As we’ve highlighted before in this newsletter, weaponizing starvation and collective punishment of the population are war crimes.
The court orders came in the context of the “genocide case” against the government of Israel at the ICJ, an independent court based in The Hague. In December, South Africa’s government filed the case, alleging that, in the wake of the Hamas-led October 7 attacks on Israeli civilians, Israel has committed atrocities against the Palestinian people that violate the 1948 Genocide Convention.
Obligations to civilians are nonreciprocal. The fact that Hamas-led fighters committed war crimes against Israeli civilians – does not justify Israeli war crimes against Palestinian civilians.
A final determination on the question of “genocide” may take years, but in January, the court ruled on interim “provisional measures” to address the immediate situation. Citing “catastrophic conditions” in Gaza, the court issued legally binding orders, including an order to enable the provision of basic services and humanitarian assistance.
International humanitarian law is clear here: an occupying power is responsible for the wellbeing of an occupied population. As the occupying power in Gaza, Israel is obliged to provide for the welfare of people in Gaza and ensure their humanitarian needs are met. And in any situation of armed conflict, warring parties are required to facilitate the rapid delivery of humanitarian aid to civilians.
The government of Israel is both ignoring these legal obligations and openly flouting the World Court’s legally binding order.

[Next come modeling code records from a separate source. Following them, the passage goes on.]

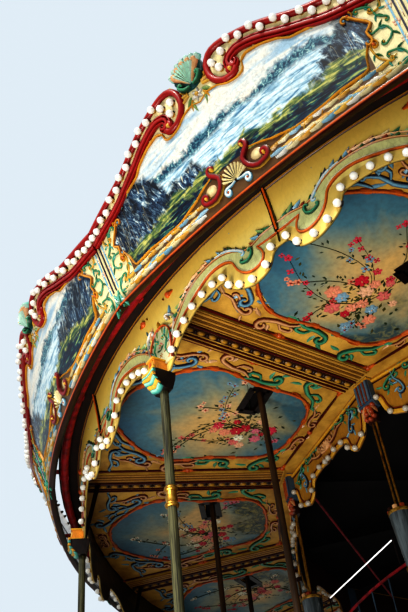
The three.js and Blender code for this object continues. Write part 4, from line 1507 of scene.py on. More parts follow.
def valance_ornament():
    """The painted edge: an orange line hooked over the lamps, a pale band, wave crests and scrolls."""
    carving = Carving()
    line = smooth(spread(VALANCE_LINE, VALANCE_WIDTH), 0.035)
    crest = smooth(spread(VALANCE_CREST, VALANCE_WIDTH), 0.05)
    plain_line = [knot for knot in VALANCE_LINE if knot[0] not in VALANCE_HOOKS]
    columns = [(share * VALANCE_WIDTH, between(plain_line, share), between(VALANCE_CREST, share) + 0.004)
               for share in np.linspace(0, 0.475, 24)]
    slab(carving, columns, 1, 0.006, tone(214, 216, 152), CREAM)
    carving.lift(0.0035)
    sweep(carving, line, LOW_ROUND, 0.016, 0.012, ORANGE_LINE)
    sweep(carving, offset(line, 0.013), RIDGE, 0.006, 0.008, (BRONZE, IVORY, BRONZE))
    sweep(carving, crest, LOW_ROUND, 0.014, 0.012, (BROWN, BRONZE, PEACH, BRONZE, BROWN))
    scroll(carving, spread(((0.090, 4.715), (0.092, 4.675), (0.108, 4.650), (0.128, 4.668)), VALANCE_WIDTH),
           0.024, 0.02, GREEN_SECTION, -0.5, 0.5, 0.018, None, 0.03)
    scroll(carving, spread(((0.215, 4.858), (0.175, 4.838), (0.140, 4.790), (0.118, 4.745)), VALANCE_WIDTH),
           0.022, 0.016, BLUE_LIGHT, 0.0, 0.7, 0.016, None, 0.03)
    scroll(carving, spread(((0.40, 4.775), (0.35, 4.835), (0.30, 4.868), (0.25, 4.874)), VALANCE_WIDTH),
           0.018, 0.014, CLAY_SECTION, 0.0, -0.6, 0.014, None, 0.04)
    # Leaves along the crest have black edges as painted shadow round them.
    for index, (spot, angle) in enumerate(along(crest, 0.066, 0.10)):
        paint = (BLACK, (SLATE, TERRACOTTA, GREEN)[index % 3])
        frond(carving, spot, angle + 0.35, 0.050, 0.026, 0.35, paint, 0.016, 1)
    for share, height, heading, paint in (
            (0.020, 4.768, 0.3, (DEEP_TEAL, GREEN)), (0.040, 4.775, 0.8, (GREEN, PALE_GREEN)),
            (0.060, 4.768, 0.2, (SLATE, SKY_BLUE)), (0.160, 4.830, 1.3, (NAVY, SLATE)),
            (0.185, 4.850, 1.0, (SLATE, SKY_BLUE)), (0.150, 4.812, 1.6, (DEEP_TEAL, GREEN)),
            (0.230, 4.872, 0.6, (NAVY, SKY_BLUE)), (0.245, 4.874, 0.1, (BROWN, PEACH)),
            (0.290, 4.868, -0.1, (BROWN, PEACH)), (0.330, 4.850, -0.3, (BRONZE, CREAM)),
            (0.355, 4.825, -0.2, (DEEP_TEAL, GREEN)), (0.385, 4.795, -0.4, (GREEN, PALE_GREEN)),
            (0.410, 4.760, -0.3, (DEEP_TEAL, GREEN)), (0.430, 4.715, -0.5, (BROWN, PEACH))):
        frond(carving, (share * VALANCE_WIDTH, height), heading * 0.45, 0.064, 0.034, 0.3, paint, 0.014, 2)
    carving.mirror()
    return carving


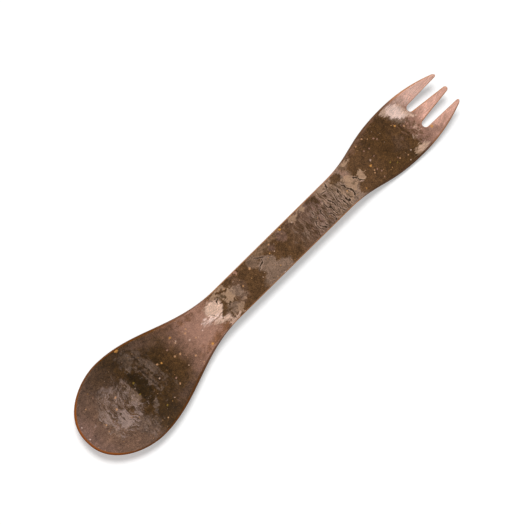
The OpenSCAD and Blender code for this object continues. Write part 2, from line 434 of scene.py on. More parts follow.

It is a direct challenge to the rules-based international system.
As Israeli authorities continue to flout their obligations to Gaza’s 2.3 million Palestinians, the only real hope is other countries will pressure Israel’s government to not just facilitate, but also to actively provide life-saving aid.
With so many lives at stake, they should use all forms of political and economic leverage, including individual sanctions and suspension of arms transfers, to press the Israeli government to comply with international law.